(Exercise directions):
Reproduce the first line and every line after it, exactly, through the one containing "specular=0.1, detail=(4.0, 1.0))". Leave out the rest.

(Source data):
** Start **

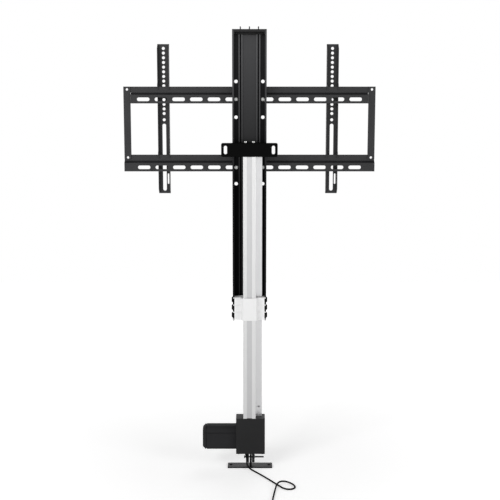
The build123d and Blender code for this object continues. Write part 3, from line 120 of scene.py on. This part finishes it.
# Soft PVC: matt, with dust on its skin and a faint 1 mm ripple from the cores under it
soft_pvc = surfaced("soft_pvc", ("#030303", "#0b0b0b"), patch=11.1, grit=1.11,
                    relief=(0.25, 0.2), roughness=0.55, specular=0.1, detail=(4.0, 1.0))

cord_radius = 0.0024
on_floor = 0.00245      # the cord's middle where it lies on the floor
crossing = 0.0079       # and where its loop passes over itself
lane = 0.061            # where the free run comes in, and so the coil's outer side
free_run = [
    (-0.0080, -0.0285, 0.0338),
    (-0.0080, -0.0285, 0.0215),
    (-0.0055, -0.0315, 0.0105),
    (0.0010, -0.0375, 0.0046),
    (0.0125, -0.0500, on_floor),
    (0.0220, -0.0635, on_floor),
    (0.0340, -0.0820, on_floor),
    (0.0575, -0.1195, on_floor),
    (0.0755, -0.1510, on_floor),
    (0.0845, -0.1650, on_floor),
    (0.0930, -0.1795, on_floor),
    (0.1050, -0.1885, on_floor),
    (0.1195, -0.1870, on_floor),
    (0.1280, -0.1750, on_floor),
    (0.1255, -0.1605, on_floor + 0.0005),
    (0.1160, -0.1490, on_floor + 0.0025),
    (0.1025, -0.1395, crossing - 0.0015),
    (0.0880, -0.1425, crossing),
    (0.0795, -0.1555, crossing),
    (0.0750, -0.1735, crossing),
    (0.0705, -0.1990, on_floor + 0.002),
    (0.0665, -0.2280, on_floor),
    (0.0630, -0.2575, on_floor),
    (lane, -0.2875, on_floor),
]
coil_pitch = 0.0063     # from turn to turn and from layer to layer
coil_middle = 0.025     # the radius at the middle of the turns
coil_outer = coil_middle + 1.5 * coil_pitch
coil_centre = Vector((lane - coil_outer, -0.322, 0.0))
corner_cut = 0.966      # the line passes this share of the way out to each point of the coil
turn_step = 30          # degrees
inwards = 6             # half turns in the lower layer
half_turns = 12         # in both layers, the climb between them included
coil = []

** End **

(The solution):
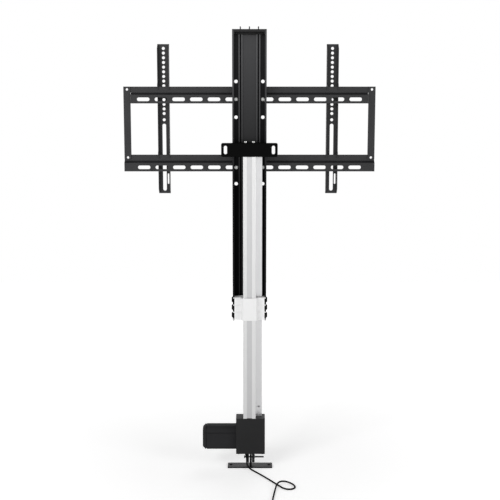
The build123d and Blender code for this object continues. Write part 3, from line 120 of scene.py on. This part finishes it.
# Soft PVC: matt, with dust on its skin and a faint 1 mm ripple from the cores under it
soft_pvc = surfaced("soft_pvc", ("#030303", "#0b0b0b"), patch=11.1, grit=1.11,
                    relief=(0.25, 0.2), roughness=0.55, specular=0.1, detail=(4.0, 1.0))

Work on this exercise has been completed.